→ DIRECTIONS FOR THIS TASK
Repeat, exactly as written, every line from the one holding "Reconstruct the object" through the one holding "back over it.". Leave out all other lines.

Entries taken from a collection:
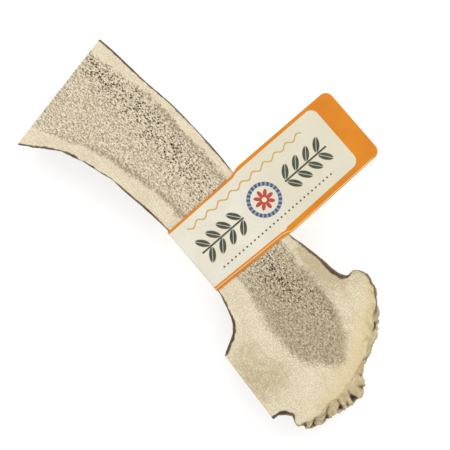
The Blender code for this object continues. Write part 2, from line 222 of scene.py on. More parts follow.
def burr_shape(place):
    """Where a place is among the burr's knobs: how deep in a cleft, and how high on a knob, about 0 to 1."""
    past = past_burr(place)
    ring = smooth_step(past, -5, 0)
    if ring == 0:
        return 0.0, 0.0
    out = place - BURR_MIDDLE
    bent = scatter(place / 6)
    angle = math.degrees(math.atan2(out.y, out.x)) + 3.0 * bent.x
    radius = math.hypot(out.x, out.y)
    off, depth, reach = min((abs(angle - a), d, r) for a, d, r in CLEFTS)
    off *= math.pi / 180 * radius  # from degrees to mm round the burr
    free = smooth_step(radius, reach - 5.0, reach)
    groove = 0.25 * smooth_step(-place.z, 0.5, 3)
    cleft = depth * (1 - smooth_step(off, 0.2, 0.9 + 0.9 * free)) * max(free, groove)
    knob = 0.5 + (min(1.0, off / 2.6) - 0.5) * max(free, 2 * groove)
    outer = 1 - smooth_step(-place.z, 10, 16)  # further down, pearls take over from the rim's knobs
    sideways = place.y * 0.889 - place.x * 0.458 + 24
    round_burr = math.atan2(-place.z, sideways) * 34
    spot = Vector((round_burr / 6.4, past / 7.5, math.hypot(sideways, place.z) / 16))
    distances, _ = noise.voronoi(spot + bent * 0.25)
    lower = 1 - smooth_step(distances[1] - distances[0], 0.02, 0.3)
    inner = 1 - 0.9 * smooth_step(past, 7, 12)
    cleft = (cleft * outer + lower * inner * (1 - outer)) * ring
    pearl = min(1.0, 2 * (distances[1] - distances[0]))
    return cleft, (knob * outer + pearl * (1 - outer)) * ring


def bark_ridge(place):
    """The bark's fine ridges along the beam, from about -1 to 1."""
    ridge = noise.noise(Vector((place.x / 16, place.y / 1.9, place.z / 1.9)))
    return ridge + 0.5 * noise.noise(Vector((place.x / 7, place.y / 0.95, place.z / 0.95)))


# Where the bark stands out or in along the split's edge, in mm: X and Y, reach, and how far at the split and
# 3 mm below it. Where it is further out below, its brown side shows from above.
SWELLINGS = [
    ((-80, 17), 21, -2.2, -2.1), ((-66, -31), 14, 0.4, 0.2), ((-42, -25), 12, 0.8, 0.5),
    ((39, -30), 7, -1.5, -1.3), ((45, -36.5), 5, -0.9, 0.1), ((86.5, -38), 5, -2.4, 0.2),
    ((97, -33), 4, -0.1, 0.6), ((101.5, 2.5), 5, -1.4, -1.8), ((94, 10.5), 6, 1.4, 1.3),
    ((87.4, 21.3), 4.5, 0.3, 3.7), ((81, 27), 4, 0.3, 1.2), ((78, 30), 6, 0.4, -0.6),
    ((68, 35.5), 7, 0.3, 0.5), ((63, 37), 4, -0.9, -0.8), ((57, 33), 6, -0.2, 0.6),
    ((52, 27.5), 7, -1.4, -0.8),
]


def grains(place):
    """The small rough grains of bone on the burr, from 0 between them to 1 on them."""
    spot = Vector((place.x / 3.1, place.y / 3.1, place.z / 3.6))
    distances, _ = noise.voronoi(spot + scatter(place / 4) * 0.8)
    return smooth_step(distances[1] - distances[0], 0.0, 0.6)


def bark_relief(place):
    """How far the bark stands out or in here, in mm: ridges on the beam, knobs and rough bone at the burr."""
    end = smooth_step(past_burr(place), -6, 2)
    rough = noise.noise(place / 2.6) + 0.6 * noise.noise(place / 1.2)
    cleft, knob = burr_shape(place)
    swelling = 0.35 * smooth_step(-place.z, 0.2, 2) * (1 - smooth_step(-place.z, 6, 14)) * (1 - end)
    swelling *= smooth_step(abs(place.x - 3), 20, 26)
    for (x, y), reach, at_split, below in SWELLINGS:
        height = at_split + (below - at_split) * smooth_step(-place.z, 0, 3)
        height *= 1 - smooth_step(-place.z, 12, 24)
        swelling += height * bell(math.hypot(place.x - x, place.y - y), 0, reach)
    ridges = 0.3 * bark_ridge(place) * (1 - end)
    grain = grains(place) * (0.3 + 0.7 * smooth_step(-place.z, 3, 10))
    lumps = (0.16 * rough + 0.7 * knob + 0.55 * grain - 0.25) * end
    return 0.1 + swelling + ridges + lumps - 1.9 * cleft


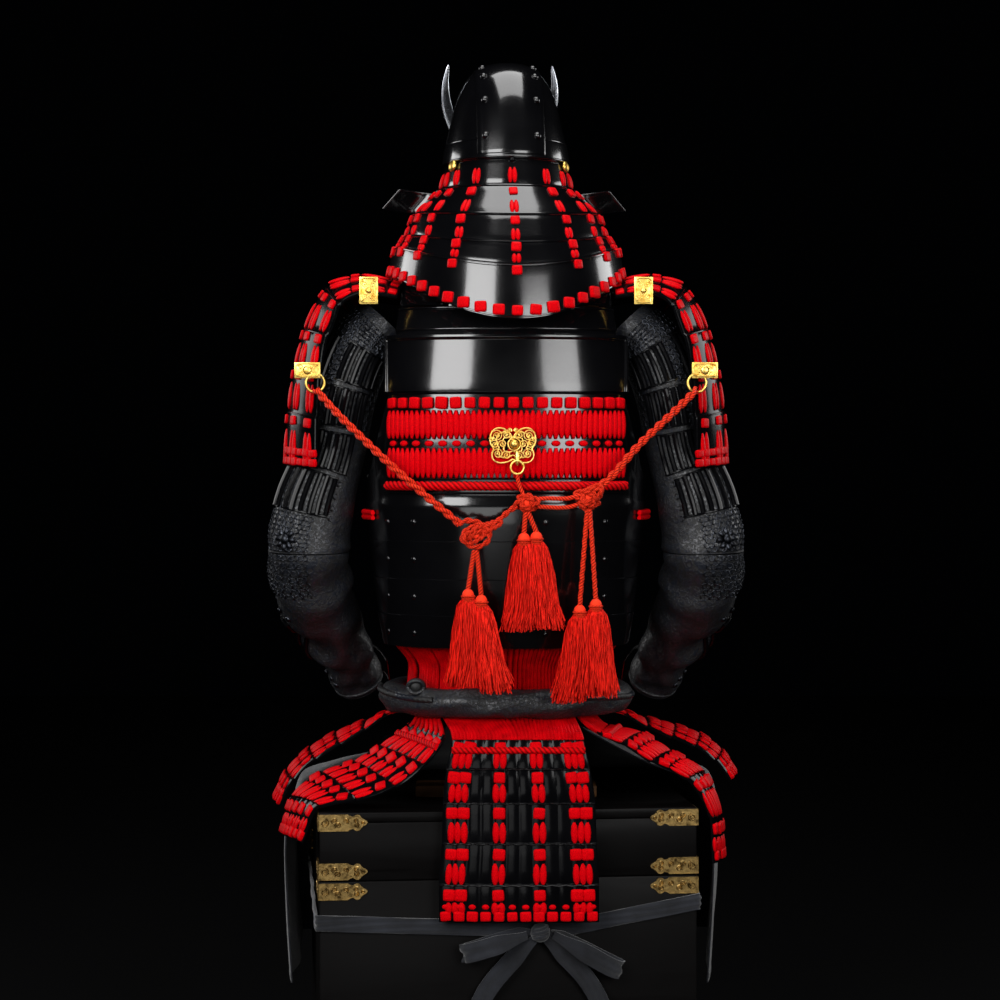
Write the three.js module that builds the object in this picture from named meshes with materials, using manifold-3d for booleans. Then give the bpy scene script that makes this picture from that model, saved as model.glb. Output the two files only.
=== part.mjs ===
// A samurai armour seated on its storage chest. Millimetres, +Z up.
// The armour's back faces -Y and the wearer's left is -X. Tables measure Y from the cuirass's middle;
// the group is then moved so that the origin is below the middle of the whole.
import * as THREE from "three";
import { mergeVertices } from "three/addons/utils/BufferGeometryUtils.js";
import Module from "manifold-3d";

const wasm = await Module();
wasm.setup();

// Driving dimensions
const SEAM_GAP = 0.4;
const PLATE = 3;
const CLOTH = 2.5;
const SECTION_POWER = 2.5;

const CHEST = {
  width: 525,
  depth: 420,
  height: 500,
  lid: 94,
  board: 14,
  centre_x: -17,
  centre_y: 75,
  yaw: 6,
};
const BRASS = { reach: 62, tall: 23, proud: 1.5 };

const STAND = { post: 44, post_y: 15, foot: 260, foot_tall: 16, rod_radius: 14, rod_half: 132 };
const HEAD_BLOCK = { half_width: 70, half_depth: 84, half_height: 92 };

const HELMET = { centre_y: 20, base_z: 1410, length_ratio: 1.22, yaw: 4.5, wall: 3 };
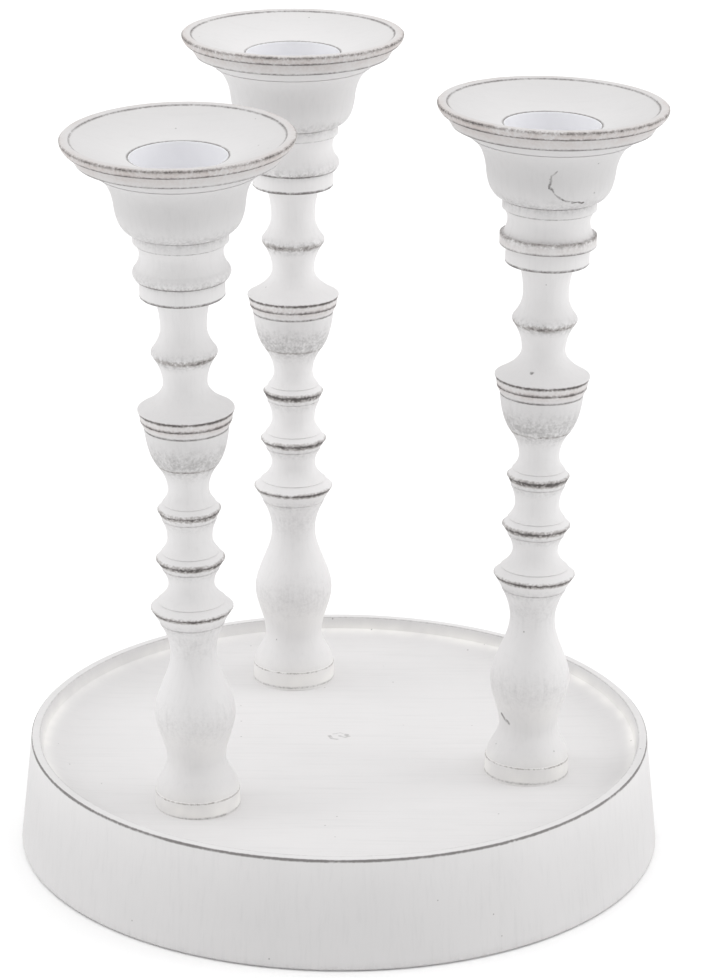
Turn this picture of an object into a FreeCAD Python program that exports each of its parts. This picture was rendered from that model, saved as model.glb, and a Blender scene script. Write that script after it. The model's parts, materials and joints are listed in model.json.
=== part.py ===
"""Wooden candlestick: three turned sticks on one round tray base.

Millimetres, +Z up. The origin is on the base's axis, level with the underside of the felt that the
base stands on. Each stick is drawn on its own axis, with heights measured up from the tray floor,
and is then set on its place and leant by the few degrees by which hand fitting has left it.
"""
import FreeCAD, Part
import math
import os

from FreeCAD import Vector

# ------------------------------------------------------------------ base
BASE_FOOT_R = 135.0       # radius where the side meets the table
SIDE_LEAN = 4.8           # how far the side comes in from there up to the rim
BASE_H = 47.5             # height of the rim over the table
BASE_EDGE = 1.0           # bevel at the foot of the side
RIM_EDGE = 0.5            # bevel at the outer edge of the rim
RIM_W = 3.5               # width of the flat rim
TRAY_DEPTH = 8.2          # rim down to the tray floor
WALL_DEPTH = 4.8          # rim down to the foot of the steep inner wall
WALL_LEAN = 1.6           # how far the inner wall comes in over its depth
COVE_W = 13.0             # width of the hollow between the wall and the flat floor

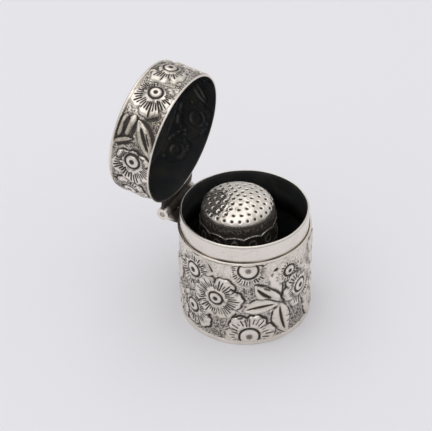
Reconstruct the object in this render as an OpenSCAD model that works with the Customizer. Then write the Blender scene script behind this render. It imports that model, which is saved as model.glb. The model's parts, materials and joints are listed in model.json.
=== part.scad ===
// Embossed silver thimble case with a hinged lid, and the thimble that stands in it.
// Millimetres. The origin is the middle of the base's underside, +Z is up,
// the hinge is at -X and the lid opens up and back over it.

/* [Case] */
// Outer diameter of the case wall's plain ground, without the raised ornament
case_d = 25; // [23:0.5:30]
// Height of the case wall above the base plate, up to the ledge
wall_h = 19; // [17:0.5:26]
// Thickness of the case wall's sheet
wall_t = 0.45; // [0.4:0.05:0.7]
// Thickness of the base plate
base_t = 0.5; // [0.4:0.1:1.2]
// Rounding of the base plate's lower edge
base_round = 0.2; // [0.1:0.05:0.35]

/* [Collar] */
// Height of the collar above the ledge
collar_rise = 3.5; // [2:0.25:4]
// How far the collar reaches down inside the case wall
collar_depth = 4; // [2:0.5:8]
// Thickness of the collar's sheet
collar_t = 0.45; // [0.3:0.05:0.6]
// How far the collar leans in from its foot to its top, so that the lid swings clear
collar_lean = 0.17; // [0.15:0.01:0.3]
// Solder gap between round pieces of one body
solder = 0.02; // [0.01:0.01:0.05]

/* [Lid] */
// Height of the lid's wall, from the seam to the top plate
lid_h = 7.9; // [6:0.1:12]
// Radial clearance between the lid's wall and the collar's foot
lid_fit = 0.08; // [0.05:0.01:0.15]
// Gap at the seam when the lid is shut
seam_gap = 0.05; // [0.03:0.01:0.15]
// Thickness of the lid's top plate
lid_top_t = 0.4; // [0.3:0.05:0.8]
// Radius of the top plate's rounded shoulder
lid_shoulder = 0.55; // [0.45:0.05:1]
// Further rise of the top plate from its shoulder to its middle
lid_crown = 0.45; // [0.2:0.05:1.2]
// How far the lid stands open, from shut to its stop
open_angle = 82; // [70:1:100]

/* [Hinge] */
// Distance of the hinge pin's axis from the case wall's plain ground
hinge_reach = 2.1; // [1.9:0.1:3]
// Height of the hinge pin's axis above the ledge
hinge_lift = 0.25; // [0:0.05:0.4]
// Length of the hinge barrel
hinge_len = 10.6; // [8:0.2:14]
// Outer diameter of the hinge barrel
barrel_d = 2.4; // [2:0.1:2.8]
// Diameter of the hinge pin
pin_d = 1; // [0.8:0.1:1.2]
// Radial clearance of the pin in the lid's knuckles
pin_run = 0.04; // [0.02:0.01:0.08]
// Radial clearance of the pin in the case's knuckles, which hold it
pin_hold = 0.01; // [0.01:0.01:0.02]
// Gap between neighbouring knuckles
knuckle_gap = 0.06; // [0.04:0.02:0.2]
// Number of knuckles, the odd ones on the case and the even ones on the lid
knuckles = 5; // [3:2:7]
// Thickness of both hinge leaves
leaf_t = 0.6; // [0.4:0.05:0.8]
// Clearance round a turning knuckle in the other leaf
leaf_clear = 0.15; // [0.1:0.05:0.3]
// How far each stop heel stands out of its knuckle
heel_out = 0.55; // [0.45:0.05:0.65]
// Thickness of each stop heel
heel_t = 0.4; // [0.3:0.05:0.6]
// Gap between a stop heel and the case's leaf with the lid open
stop_gap = 0.03; // [0.02:0.01:0.1]

/* [Thimble] */
// Height of the thimble
thimble_h = 24.4; // [18:0.2:25]
// Outer diameter of the side at the mouth, without the rolled rim
mouth_d = 16.9; // [15:0.1:17.5]
// Outer diameter at the shoulder, where the dome begins
shoulder_d = 14.5; // [12:0.1:15]
// Rise of the dome above the shoulder
dome_rise = 3.1; // [2:0.1:6]
// Thickness of the thimble's sheet
thimble_t = 0.45; // [0.3:0.05:0.8]
// Diameter of the rolled rim's bead
bead_d = 0.9; // [0.6:0.05:1.2]
// Distance of the scalloped band's upper edge from the dome's shoulder
band_drop = 2; // [1:0.1:5]
// Height of the scalloped band
band_h = 12.5; // [5:0.5:14]
// How far the scalloped band stands out of the side
band_out = 0.3; // [0.15:0.05:0.5]
// Number of scallops round the band
scallops = 14; // [10:1:20]
// Where the thimble stands in the case, along X
thimble_x = -1.75; // [-2:0.05:2]
// Where the thimble stands in the case, along Y
thimble_y = 0.75; // [-1:0.05:1]

/* [Ornament] */
// Height of the raised flowers and leaves above the ground
relief = 0.2; // [0.1:0.02:0.3]
// Number of petals of a large flower
petals = 6; // [5:1:8]
// Width of the groove round a flower's eye
eye_groove = 0.4; // [0.25:0.05:0.6]
// Width of a leaf's vein
vein_w = 0.3; // [0.2:0.05:0.5]
// Distance of a leaf's root from the point that its cluster springs from
leaf_root = 0.35; // [0.25:0.05:0.6]

/* [Hidden] */
$fn = 96;

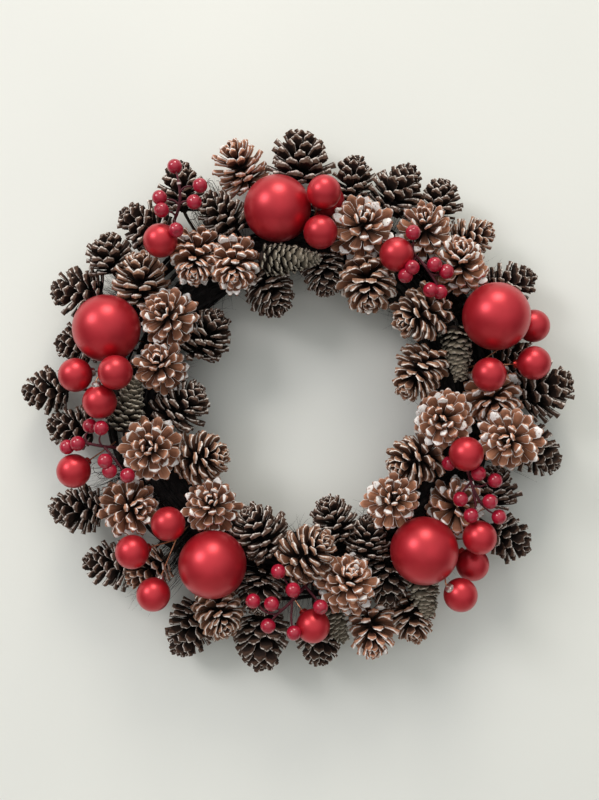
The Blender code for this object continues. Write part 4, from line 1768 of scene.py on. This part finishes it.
@dataclass
class TwigRing:
    """The ring of dark twigs and fine fibres that carries everything."""

    body_share: float = 0.86
    body_steps: tuple = (144, 20)
    strands: int = 56
    strand_points: int = 60
    strand_radius: float = 1.5 * MM
    strand_sweep: float = 0.9
    strand_turns: float = 5.0
    strand_wave: float = 1.3 * MM
    strand_ripple: tuple = (40, 7)
    strand_lift: float = 0.6 * MM
    strand_taper: tuple = (0.8, 4)
    fibres: int = 2900
    fibre_points: int = 5
    fibre_radius: float = 0.30 * MM
    fibre_length: tuple = (14 * MM, 42 * MM)
    fibre_slant: float = 0.55
    fibre_foot: float = 0.8
    fibre_rise: tuple = (1.0 * MM, 26 * MM)
    fibre_rarity: float = 2.2
    fibre_bend: float = 1.4
    fibre_sway: float = 0.02
    fibre_ripple: tuple = (9, 50)
    fibre_root: float = 1.1
    tuft_fibres: int = 60
    tuft_spread: float = 8 * MM
    tuft_ends: tuple = (0.6, 1.0)
    tuft_bow: float = 0.7
    tuft_reach: float = 1.1
    tuft_thick: float = 1.3
    mat_strands: int = 60
    mat_points: int = 44
    mat_radius: float = 2.0 * MM
    mat_width: float = 42 * MM
    mat_sweep: tuple = (0.5, 1.1)
    mat_wave: tuple = (1.5 * MM, 4.0 * MM)
    mat_ripple: tuple = (22, 9)
    mat_depth: tuple = (3 * MM, 13 * MM)
    mat_lift: float = 1.5 * MM
    mat_lift_ripple: tuple = (15, 5)
    mat_taper: tuple = (0.6, 6)
    curl_hairs: int = 7
    curl_points: int = 12
    curl_ends: tuple = (0.5, 0.4)
    curl_size: tuple = (3 * MM, 8 * MM)
    curl_sweep: tuple = (2.5, 5.5)
    curl_flat: float = 0.3
    curl_start: float = 1.7
    curl_thick: float = 0.9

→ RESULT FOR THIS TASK
Reconstruct the object in this render as an OpenSCAD model that works with the Customizer. Then write the Blender scene script behind this render. It imports that model, which is saved as model.glb. The model's parts, materials and joints are listed in model.json.
=== part.scad ===
// Embossed silver thimble case with a hinged lid, and the thimble that stands in it.
// Millimetres. The origin is the middle of the base's underside, +Z is up,
// the hinge is at -X and the lid opens up and back over it.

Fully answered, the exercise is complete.